§ PROBLEM STATEMENT:
The records are to be restated in their entirety, word for word.

[Begin SUPPLIED DATA]

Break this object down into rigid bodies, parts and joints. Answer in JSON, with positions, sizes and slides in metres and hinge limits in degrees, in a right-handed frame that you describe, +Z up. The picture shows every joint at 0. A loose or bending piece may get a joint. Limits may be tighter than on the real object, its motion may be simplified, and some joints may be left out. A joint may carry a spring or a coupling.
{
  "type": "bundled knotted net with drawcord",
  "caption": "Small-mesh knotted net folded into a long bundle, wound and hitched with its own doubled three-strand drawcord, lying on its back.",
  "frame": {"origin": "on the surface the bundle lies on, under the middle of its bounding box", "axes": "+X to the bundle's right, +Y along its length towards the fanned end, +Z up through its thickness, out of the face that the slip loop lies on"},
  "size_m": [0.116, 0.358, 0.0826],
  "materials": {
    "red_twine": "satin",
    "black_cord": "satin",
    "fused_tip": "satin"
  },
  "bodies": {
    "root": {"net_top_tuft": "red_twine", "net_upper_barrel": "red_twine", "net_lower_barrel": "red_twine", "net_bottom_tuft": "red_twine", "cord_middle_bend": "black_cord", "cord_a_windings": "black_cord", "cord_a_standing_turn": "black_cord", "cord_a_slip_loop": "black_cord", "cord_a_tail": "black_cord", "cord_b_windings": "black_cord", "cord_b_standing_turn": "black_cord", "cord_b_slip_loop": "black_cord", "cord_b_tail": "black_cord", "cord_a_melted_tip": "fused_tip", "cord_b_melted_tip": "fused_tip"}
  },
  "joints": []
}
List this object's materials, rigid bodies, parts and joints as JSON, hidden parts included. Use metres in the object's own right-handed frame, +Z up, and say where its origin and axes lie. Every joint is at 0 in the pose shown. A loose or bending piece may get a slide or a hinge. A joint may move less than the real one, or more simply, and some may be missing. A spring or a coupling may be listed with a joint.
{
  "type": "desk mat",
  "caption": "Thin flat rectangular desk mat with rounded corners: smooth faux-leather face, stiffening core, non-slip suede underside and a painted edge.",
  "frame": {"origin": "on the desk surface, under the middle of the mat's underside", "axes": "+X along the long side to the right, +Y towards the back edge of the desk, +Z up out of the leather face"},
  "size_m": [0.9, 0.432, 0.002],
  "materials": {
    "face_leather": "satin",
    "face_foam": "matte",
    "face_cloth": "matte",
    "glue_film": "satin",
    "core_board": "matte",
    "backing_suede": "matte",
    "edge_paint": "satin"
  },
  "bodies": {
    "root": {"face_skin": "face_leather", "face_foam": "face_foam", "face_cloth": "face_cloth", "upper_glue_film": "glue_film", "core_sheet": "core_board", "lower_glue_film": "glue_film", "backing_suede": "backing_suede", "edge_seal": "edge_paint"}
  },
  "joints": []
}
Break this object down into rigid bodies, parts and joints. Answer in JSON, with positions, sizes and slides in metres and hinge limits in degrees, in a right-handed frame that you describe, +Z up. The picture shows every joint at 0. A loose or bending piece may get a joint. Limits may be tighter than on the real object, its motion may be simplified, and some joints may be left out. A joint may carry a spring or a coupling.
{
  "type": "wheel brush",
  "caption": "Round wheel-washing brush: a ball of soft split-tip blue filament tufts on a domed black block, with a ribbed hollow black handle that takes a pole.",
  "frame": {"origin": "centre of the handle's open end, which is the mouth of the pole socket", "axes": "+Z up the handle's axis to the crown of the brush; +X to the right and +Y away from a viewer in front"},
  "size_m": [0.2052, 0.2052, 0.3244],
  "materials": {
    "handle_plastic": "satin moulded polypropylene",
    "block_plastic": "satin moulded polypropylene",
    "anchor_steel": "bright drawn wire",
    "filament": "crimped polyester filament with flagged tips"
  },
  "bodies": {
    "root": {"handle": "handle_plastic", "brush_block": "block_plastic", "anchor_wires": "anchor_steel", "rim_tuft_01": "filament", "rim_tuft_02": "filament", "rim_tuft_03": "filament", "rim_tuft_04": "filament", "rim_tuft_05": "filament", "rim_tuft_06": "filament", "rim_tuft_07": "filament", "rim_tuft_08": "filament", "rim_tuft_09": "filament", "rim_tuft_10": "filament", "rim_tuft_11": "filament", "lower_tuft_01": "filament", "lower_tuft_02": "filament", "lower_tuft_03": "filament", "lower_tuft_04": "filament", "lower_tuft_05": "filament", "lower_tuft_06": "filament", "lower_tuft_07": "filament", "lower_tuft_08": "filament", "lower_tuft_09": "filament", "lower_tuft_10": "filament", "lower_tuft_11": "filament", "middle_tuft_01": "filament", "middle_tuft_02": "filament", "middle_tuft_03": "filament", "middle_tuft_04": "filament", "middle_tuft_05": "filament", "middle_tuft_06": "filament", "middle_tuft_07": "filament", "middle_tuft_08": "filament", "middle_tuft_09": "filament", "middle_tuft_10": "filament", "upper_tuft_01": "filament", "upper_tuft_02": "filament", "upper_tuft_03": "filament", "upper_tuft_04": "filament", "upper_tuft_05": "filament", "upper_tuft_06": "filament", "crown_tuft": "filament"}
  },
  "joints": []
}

[End SUPPLIED DATA]

§ RESULT FOR THIS EXERCISE:
Break this object down into rigid bodies, parts and joints. Answer in JSON, with positions, sizes and slides in metres and hinge limits in degrees, in a right-handed frame that you describe, +Z up. The picture shows every joint at 0. A loose or bending piece may get a joint. Limits may be tighter than on the real object, its motion may be simplified, and some joints may be left out. A joint may carry a spring or a coupling.
{
  "type": "bundled knotted net with drawcord",
  "caption": "Small-mesh knotted net folded into a long bundle, wound and hitched with its own doubled three-strand drawcord, lying on its back.",
  "frame": {"origin": "on the surface the bundle lies on, under the middle of its bounding box", "axes": "+X to the bundle's right, +Y along its length towards the fanned end, +Z up through its thickness, out of the face that the slip loop lies on"},
  "size_m": [0.116, 0.358, 0.0826],
  "materials": {
    "red_twine": "satin",
    "black_cord": "satin",
    "fused_tip": "satin"
  },
  "bodies": {
    "root": {"net_top_tuft": "red_twine", "net_upper_barrel": "red_twine", "net_lower_barrel": "red_twine", "net_bottom_tuft": "red_twine", "cord_middle_bend": "black_cord", "cord_a_windings": "black_cord", "cord_a_standing_turn": "black_cord", "cord_a_slip_loop": "black_cord", "cord_a_tail": "black_cord", "cord_b_windings": "black_cord", "cord_b_standing_turn": "black_cord", "cord_b_slip_loop": "black_cord", "cord_b_tail": "black_cord", "cord_a_melted_tip": "fused_tip", "cord_b_melted_tip": "fused_tip"}
  },
  "joints": []
}
List this object's materials, rigid bodies, parts and joints as JSON, hidden parts included. Use metres in the object's own right-handed frame, +Z up, and say where its origin and axes lie. Every joint is at 0 in the pose shown. A loose or bending piece may get a slide or a hinge. A joint may move less than the real one, or more simply, and some may be missing. A spring or a coupling may be listed with a joint.
{
  "type": "desk mat",
  "caption": "Thin flat rectangular desk mat with rounded corners: smooth faux-leather face, stiffening core, non-slip suede underside and a painted edge.",
  "frame": {"origin": "on the desk surface, under the middle of the mat's underside", "axes": "+X along the long side to the right, +Y towards the back edge of the desk, +Z up out of the leather face"},
  "size_m": [0.9, 0.432, 0.002],
  "materials": {
    "face_leather": "satin",
    "face_foam": "matte",
    "face_cloth": "matte",
    "glue_film": "satin",
    "core_board": "matte",
    "backing_suede": "matte",
    "edge_paint": "satin"
  },
  "bodies": {
    "root": {"face_skin": "face_leather", "face_foam": "face_foam", "face_cloth": "face_cloth", "upper_glue_film": "glue_film", "core_sheet": "core_board", "lower_glue_film": "glue_film", "backing_suede": "backing_suede", "edge_seal": "edge_paint"}
  },
  "joints": []
}
Break this object down into rigid bodies, parts and joints. Answer in JSON, with positions, sizes and slides in metres and hinge limits in degrees, in a right-handed frame that you describe, +Z up. The picture shows every joint at 0. A loose or bending piece may get a joint. Limits may be tighter than on the real object, its motion may be simplified, and some joints may be left out. A joint may carry a spring or a coupling.
{
  "type": "wheel brush",
  "caption": "Round wheel-washing brush: a ball of soft split-tip blue filament tufts on a domed black block, with a ribbed hollow black handle that takes a pole.",
  "frame": {"origin": "centre of the handle's open end, which is the mouth of the pole socket", "axes": "+Z up the handle's axis to the crown of the brush; +X to the right and +Y away from a viewer in front"},
  "size_m": [0.2052, 0.2052, 0.3244],
  "materials": {
    "handle_plastic": "satin moulded polypropylene",
    "block_plastic": "satin moulded polypropylene",
    "anchor_steel": "bright drawn wire",
    "filament": "crimped polyester filament with flagged tips"
  },
  "bodies": {
    "root": {"handle": "handle_plastic", "brush_block": "block_plastic", "anchor_wires": "anchor_steel", "rim_tuft_01": "filament", "rim_tuft_02": "filament", "rim_tuft_03": "filament", "rim_tuft_04": "filament", "rim_tuft_05": "filament", "rim_tuft_06": "filament", "rim_tuft_07": "filament", "rim_tuft_08": "filament", "rim_tuft_09": "filament", "rim_tuft_10": "filament", "rim_tuft_11": "filament", "lower_tuft_01": "filament", "lower_tuft_02": "filament", "lower_tuft_03": "filament", "lower_tuft_04": "filament", "lower_tuft_05": "filament", "lower_tuft_06": "filament", "lower_tuft_07": "filament", "lower_tuft_08": "filament", "lower_tuft_09": "filament", "lower_tuft_10": "filament", "lower_tuft_11": "filament", "middle_tuft_01": "filament", "middle_tuft_02": "filament", "middle_tuft_03": "filament", "middle_tuft_04": "filament", "middle_tuft_05": "filament", "middle_tuft_06": "filament", "middle_tuft_07": "filament", "middle_tuft_08": "filament", "middle_tuft_09": "filament", "middle_tuft_10": "filament", "upper_tuft_01": "filament", "upper_tuft_02": "filament", "upper_tuft_03": "filament", "upper_tuft_04": "filament", "upper_tuft_05": "filament", "upper_tuft_06": "filament", "crown_tuft": "filament"}
  },
  "joints": []
}